Apparently some of us have. Krauthammer also notes that given the unfounded and obvious political attacks by the left on Sarah Palin, she had every right to defend herself. However, when she finally issued her defense, the left had already been soundly “refudiated”:
“I found her speech unobjectionable, unremarkable but unnecessary,” he said. “Of course, anybody who is attacked as she was has the right to defend herself in public. However, it wasn’t as if others hadn’t counteracted the calumny about her and others being responsible in some way for the massacre in Tucson. By the time she had the video on her website, the debate was over. The left, which had launched the accusation, had been completely defeated, ‘refudiated’ if you like, and disgraced over this. There wasn’t a shred of evidence and the battle was over. I mean, it was a rout to make the Pickett’s Charge look like a draw.”

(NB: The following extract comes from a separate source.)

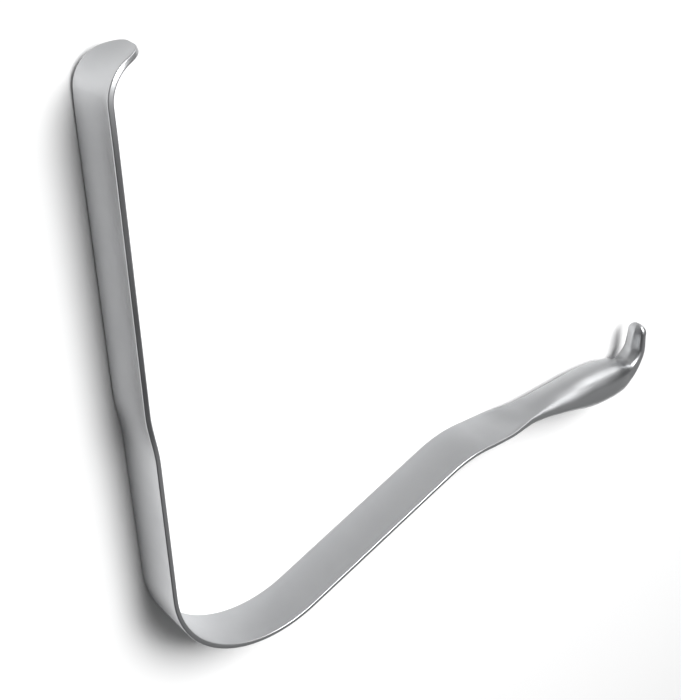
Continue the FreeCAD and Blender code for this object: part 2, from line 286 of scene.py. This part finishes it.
def through(places: list[float], values: list[float], place: float) -> float:
    """Run a smooth curve through values and read it at one place.

    Args:
        places: Where the values stand, rising.
        values: The values.
        place: Where to read the curve.

    Returns:
        The value of the curve, with no overshoot between neighbours.
    """
    last = len(places) - 1
    if place <= places[0]:
        return values[0]
    if place >= places[last]:
        return values[last]
    left = max(i for i in range(last) if places[i] <= place)
    steps = [places[i + 1] - places[i] for i in range(last)]
    rises = [(values[i + 1] - values[i]) / steps[i] for i in range(last)]

    def lean(i: int) -> float:
        if i == 0 or i == last or rises[i - 1] * rises[i] <= 0:
            return 0.0
        w1, w2 = 2 * steps[i] + steps[i - 1], steps[i] + 2 * steps[i - 1]
        return (w1 + w2) / (w1 / rises[i - 1] + w2 / rises[i])

    step = steps[left]
    u = (place - places[left]) / step
    a, b = values[left], values[left + 1]
    return (a * (1 + 2 * u) * (1 - u) ** 2 + b * u * u * (3 - 2 * u)
            + step * (lean(left) * u * (1 - u) ** 2 - lean(left + 1) * u * u * (1 - u)))


@dataclass
class Retractor:
    """The one-piece instrument: blade, lip, bend, shank, grip and hook in one steel strip."""

    finish: SatinStainless = field(default_factory=SatinStainless)
    strip_width: float = 20.0
    strip_thickness: float = 1.9
    edge_radius: float = 0.45
    blade_width: float = 19.4
    dish_radius: float = 30.0
    lip_power: float = 2.76
    hook_dome: float = 4.5
    runs: tuple[Run, ...] = (
        Run("lip_flat", 5.9),
        Run("lip_bend", 12.868, 73.0),
        Run("lip_lead", 15.0),
        Run("blade", 88.2),
        Run("runout", 20.0, kink=0.5),
        Run("neck", 62.0),
        Run("bend", 87.570, 107.9),
        Run("shank", 78.6),
        Run("crank", 23.443, -27.3),
        Run("grip", 92.5),
        Run("hook", 20.818, 99.4),
        Run("stem", 12.5),
    )
    # Grip sections: place after the crank, then half width, half width of the top face, its height,
    # the rise of its middle, belly, slope, shoulder radius and belly radius
    grip_stations: tuple[tuple[float, ...], ...] = (
        (0.0, 10.0, 9.3, 0.95, -0.01, 0.95, 0.2, 0.45, 0.45),
        (4.0, 9.92, 9.2, 1.15, -0.1, 0.8, 0.4, 0.45, 0.45),
        (8.5, 9.88, 8.95, 1.4, -0.22, 0.5, 0.7, 0.45, 0.45),
        (13.0, 9.7, 8.5, 1.75, -0.55, 0.25, 1.0, 0.5, 0.5),
        (18.0, 9.1, 7.4, 2.35, -0.7, 0.05, 2.0, 0.6, 0.6),
        (24.0, 8.1, 6.2, 3.1, 0.2, -0.1, 4.0, 0.8, 0.7),
        (30.0, 7.35, 6.15, 3.62, 0.42, -0.1, 8.0, 1.2, 0.9),
        (37.0, 7.45, 5.5, 4.7, 0.82, 0.4, 17.0, 2.6, 1.7),
        (44.0, 7.95, 5.4, 5.79, 1.2, 1.5, 25.0, 4.2, 3.3),
        (52.0, 8.5, 5.5, 6.84, 1.53, 2.34, 31.0, 6.0, 3.8),
        (60.0, 9.0, 5.7, 7.88, 1.8, 4.49, 35.0, 7.5, 6.0),
        (68.0, 9.3, 5.95, 8.57, 1.88, 6.9, 35.0, 7.6, 8.3),
        (77.0, 9.4, 5.95, 9.02, 1.88, 7.8, 35.0, 7.8, 9.0),
        (85.0, 8.9, 5.7, 8.95, 1.79, 7.6, 35.0, 7.3, 8.4),
        (92.9, 7.6, 4.77, 8.7, 1.41, 6.9, 33.0, 6.0, 7.2),
        (100.0, 6.0, 3.75, 6.84, 1.0, 5.6, 30.0, 4.3, 5.5),
        (107.1, 5.3, 0.9, 4.35, 0.12, 4.8, 19.0, 2.2, 4.6),
        (113.6, 5.1, 0.6, 2.28, 0.08, 3.9, 19.0, 1.8, 3.2),
        (121.3, 4.7, 0.5, 1.98, 0.06, 3.0, 19.0, 1.7, 2.2),
    )
    # Spacing of the rings, and the reach over which their turn is eased to each side
    step: float = 1.6
    fairing: float = 6.0
    # Plain rings keep this far from the lip's tip and from the hook's dome
    first_ring: float = 0.1
    dome_gap: float = 0.2
    # The flat face ends this far inside the strip's edge
    face_margin: float = 0.7
    # Heading of the blade in degrees: straight down, with its lean against the neck
    blade_heading: float = -90.5

    def starts(self) -> dict[str, float]:
        """Return how far along the centre line each run starts, in millimetres."""
        place, found = 0.0, {}
        for run in self.runs:
            found[run.name] = place
            place += run.length
        found["end"] = place
        return found

    def line_at(self, place: float) -> tuple[Vector, float]:
        """Return the centre line's point (mm, from the lip's tip) and heading (radians) at a place."""
        point, heading = Vector((0.0, 0.0)), math.radians(self.blade_heading - self.lip_turn())
        left = place
        for run in self.runs:
            heading += math.radians(run.kink)
            gone = min(left, run.length) if run.name != "stem" else left
            turn = math.radians(run.turn) * gone / run.length
            if abs(turn) > 1e-9:
                radius = gone / turn
                point = point + radius * Vector((math.sin(heading + turn) - math.sin(heading),
                                                 math.cos(heading) - math.cos(heading + turn)))
                heading += turn
            else:
                point = point + gone * Vector((math.cos(heading), math.sin(heading)))
            left -= gone
            if left <= 1e-9:
                break
        return point, heading

    def lip_turn(self) -> float:
        """Return the angle in degrees by which the lip is turned over."""
        return next(run.turn for run in self.runs if run.name == "lip_bend")

    def faired_heading(self, place: float) -> float:
        """Return the heading averaged over a short reach, so that no bend begins with a crease."""
        steps = range(-FAIRING_STEPS, FAIRING_STEPS + 1)
        near = [max(0.0, place + self.fairing * k / FAIRING_STEPS) for k in steps]
        return sum(self.line_at(spot)[1] for spot in near) / len(near)

    def section_at(self, place: float) -> CrossSection:
        """Return the shape across the strip at a place along the centre line."""
        at = self.starts()
        t, r = self.strip_thickness / 2, self.edge_radius
        wide = self.strip_width / 2
        flat = CrossSection(wide, wide - self.face_margin, t, 0.0, t, 0.0, r, r)
        if place >= at["grip"]:
            return self.grip_section(place - at["grip"])
        if place >= at["neck"]:
            return flat
        if place >= at["runout"]:
            share = eased((at["neck"] - place) / (at["neck"] - at["runout"]))
            half = self.strip_width / 2 + (self.blade_width - self.strip_width) / 2 * share
            return CrossSection(half, half - self.face_margin, t, 0.0, t, 0.0, r, r,
                                max(share, 1e-4) / self.dish_radius)
        reach = at["blade"]
        along = max(0.0, reach - place) / reach
        half = self.blade_width / 2 * (1 - along ** self.lip_power) ** (1 / self.lip_power)
        left = min(r, place)
        thin = t - r + math.sqrt(2 * r * left - left * left)
        corner = min(r, 0.94 * thin, 0.6 * half)
        face = max(0.3 * half, half - self.face_margin)
        return CrossSection(half, face, thin, 0.0, thin, 0.0, corner, corner, 1 / self.dish_radius)

    def grip_section(self, along: float) -> CrossSection:
        """Return the grip's or hook's shape at a distance after the crank."""
        places = [row[0] for row in self.grip_stations]
        read = [through(places, [row[k] for row in self.grip_stations], along) for k in range(1, 9)]
        half, face, top, rise, belly, slope, shoulder, under = read
        at = self.starts()
        dome_start = at["end"] - at["grip"] - self.hook_dome
        if along <= dome_start:
            return CrossSection(half, face, top, rise, belly, slope, shoulder, under)
        f = math.sqrt(max(0.0, 1 - ((along - dome_start) / self.hook_dome) ** 2))
        return CrossSection(half * f, face * f, (top * (1 + f) - belly * (1 - f)) / 2, rise * f,
                            (belly * (1 + f) - top * (1 - f)) / 2, slope, shoulder * f, under * f)

    def places(self) -> list[float]:
        """Return the places along the centre line that get a ring of the mesh."""
        at = self.starts()
        rim = [self.edge_radius * share for share in RIM_SHARES]
        found = list(rim)
        end = at["end"]
        dome = [end - self.hook_dome * (1 - math.sin(math.pi / 2 * k / DOME_STEPS))
                for k in range(DOME_STEPS)]
        names = [run.name for run in self.runs]
        for name, following in zip(names, names[1:] + ["end"]):
            length = at[following] - at[name]
            step = self.step / 2 if name in ("lip_flat", "lip_bend", "hook", "stem") else self.step
            count = max(1, math.ceil(length / step))
            found += [at[name] + length * k / count for k in range(count)]
        last = end - self.hook_dome - self.dome_gap
        found = [p for p in found if self.first_ring < p < last or p in rim]
        return sorted(set(found) | set(dome) | {end - 0.002 * self.hook_dome})

    def build(self) -> bpy.types.Object:
        """Draw the section along the centre line, round off both ends and dress the body.

        Returns:
            The body, in place of the solid's node.
        """
        at = self.starts()
        home, _ = self.line_at(at["bend"])
        bm = bmesh.new()
        edges: list[bmesh.types.BMEdge] = []
        for place in self.places():
            point = self.line_at(place)[0] - home
            heading = self.faired_heading(place)
            up = Vector((-math.sin(heading), math.cos(heading)))
            spots = []
            for rise, across in self.section_at(place).ring():
                spot = point + up * rise
                spots.append(Vector((spot.x, spot.y, across + self.strip_width / 2)) * MM)
            drawn = [bm.verts.new(spot) for spot in spots]
            loop = [bm.edges.new((drawn[k - 1], drawn[k])) for k in range(len(drawn))]
            if edges:
                bmesh.ops.bridge_loops(bm, edges=edges + loop)
            else:
                bm.faces.new(drawn)
            edges = loop
        bmesh.ops.contextual_create(bm, geom=edges)
        bmesh.ops.recalc_face_normals(bm, faces=bm.faces)
        mesh = bpy.data.meshes.new("retractor_steel")
        for face in bm.faces:
            face.smooth = True
        bm.to_mesh(mesh)
        bm.free()
        body = bpy.data.objects.new("retractor_steel", mesh)
        bpy.context.scene.collection.objects.link(body)
        self.dress(body)
        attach(body, "root")
        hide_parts(NODE)
        return body

    def dress(self, body: bpy.types.Object) -> None:
        """Give the body its steel finish."""
        body.data.materials.clear()
        body.data.materials.append(self.finish.build())


class Lamp(Enum):
    """The soft lamps: where each stands (m), its side (m) and its power (W)."""

    KEY = ((0.42, 0.91, 1.10), 0.9, 28.5)
    OVERHEAD = ((-0.1, 0.2, 1.5), 1.2, 2.0)
    SHEEN = ((1.25, 0.72, 0.27), 0.55, 2.2)
    FLANK = ((1.0, -0.85, 0.75), 1.4, 1.5)


@dataclass
class Studio:
    """The pale floor, the soft lamps and the camera at the photograph's viewing angle."""

    floor_side: float = 12.0
    aim: Vector = field(default_factory=lambda: Vector((0.13, 0.07, 0.01)))
    world_colour: str = "#C8CACC"
    world_strength: float = 0.10
    eye_mm: tuple[float, float, float] = (-158.71, 332.48, 300.24)
    right: tuple[float, float, float] = (0.75933959, -0.01429223, 0.65053757)
    down: tuple[float, float, float] = (-0.38742735, -0.81316178, 0.43435927)
    ahead: tuple[float, float, float] = (0.52278432, -0.58186223, -0.62300313)
    focal_pixels: float = 1300.0
    frame_pixels: tuple[int, int] = (681, 700)
    sensor_mm: float = 36.0

    def build(self) -> None:
        """Set up the whole studio."""
        self.lay_floor()
        self.hang_lamps()
        self.light_world()
        self.stand_camera()
        bpy.context.scene.view_settings.view_transform = "Standard"

    def lay_floor(self) -> None:
        """Lay the white paper that the object rests on."""
        mesh = bpy.data.meshes.new("paper_floor")
        bm = bmesh.new()
        bmesh.ops.create_grid(bm, x_segments=1, y_segments=1, size=self.floor_side / 2)
        bm.to_mesh(mesh)
        bm.free()
        floor = bpy.data.objects.new("paper_floor", mesh)
        bpy.context.scene.collection.objects.link(floor)
        mesh.materials.append(MattPaper().build())

    def hang_lamps(self) -> None:
        """Hang each soft lamp and turn it to the object."""
        for lamp in Lamp:
            place, side, power = lamp.value
            light = bpy.data.lights.new(f"{lamp.name.lower()}_lamp", "AREA")
            light.shape = "SQUARE"
            light.size = side
            light.energy = power
            holder = bpy.data.objects.new(light.name, light)
            holder.location = place
            holder.rotation_euler = (self.aim - Vector(place)).to_track_quat("-Z", "Y").to_euler()
            bpy.context.scene.collection.objects.link(holder)

    def light_world(self) -> None:
        """Fill the room with an even grey."""
        world = bpy.data.worlds.new("studio_room")
        world.use_nodes = True
        background = world.node_tree.nodes["Background"]
        background.inputs["Color"].default_value = linear(self.world_colour)
        background.inputs["Strength"].default_value = self.world_strength
        bpy.context.scene.world = world

    def stand_camera(self) -> None:
        """Stand the camera where the photograph was taken."""
        camera = bpy.data.cameras.new("studio_camera")
        camera.sensor_fit = "VERTICAL"
        camera.sensor_height = self.sensor_mm
        camera.lens = self.sensor_mm * self.focal_pixels / self.frame_pixels[1]
        camera.clip_start = 0.01
        holder = bpy.data.objects.new("studio_camera", camera)
        turn = Matrix((self.right, [-c for c in self.down], [-c for c in self.ahead])).transposed()
        holder.matrix_world = Matrix.Translation(Vector(self.eye_mm) * MM) @ turn.to_4x4()
        bpy.context.scene.collection.objects.link(holder)
        bpy.context.scene.camera = holder


def main() -> None:
    """Build the instrument and the studio."""
    logging.basicConfig(level=logging.INFO, format="%(name)s: %(message)s")
    body = Retractor().build()
    LOG.info("%s: %d faces", body.name, len(body.data.polygons))
    Studio().build()
    LOG.info("studio ready")


if __name__ == "__main__":
    main()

Palin is the left’s favorite target (there I go with that violent rhetoric again) and sometimes it’s just best – especially when it has been convincingly done – to let others fight the fight. That said, it most likely wouldn’t matter a whole bunch. She could just sigh loudly and someone on the left would object to her using more air than others.
I think what Krauthammer is trying to get across is if we’re serious about mourning those lost in Tucson and paying tribute to them, political attacks on others shouldn’t be occurring to begin with.
That said, the “politicization” horse left the gate long ago on this one. In fact, almost immediately after the shooting in Tucson, some on the left were already accusing Palin of being responsible. Then after stirring it all up, they had the temerity to accuse her of “it’s always all about Sarah”.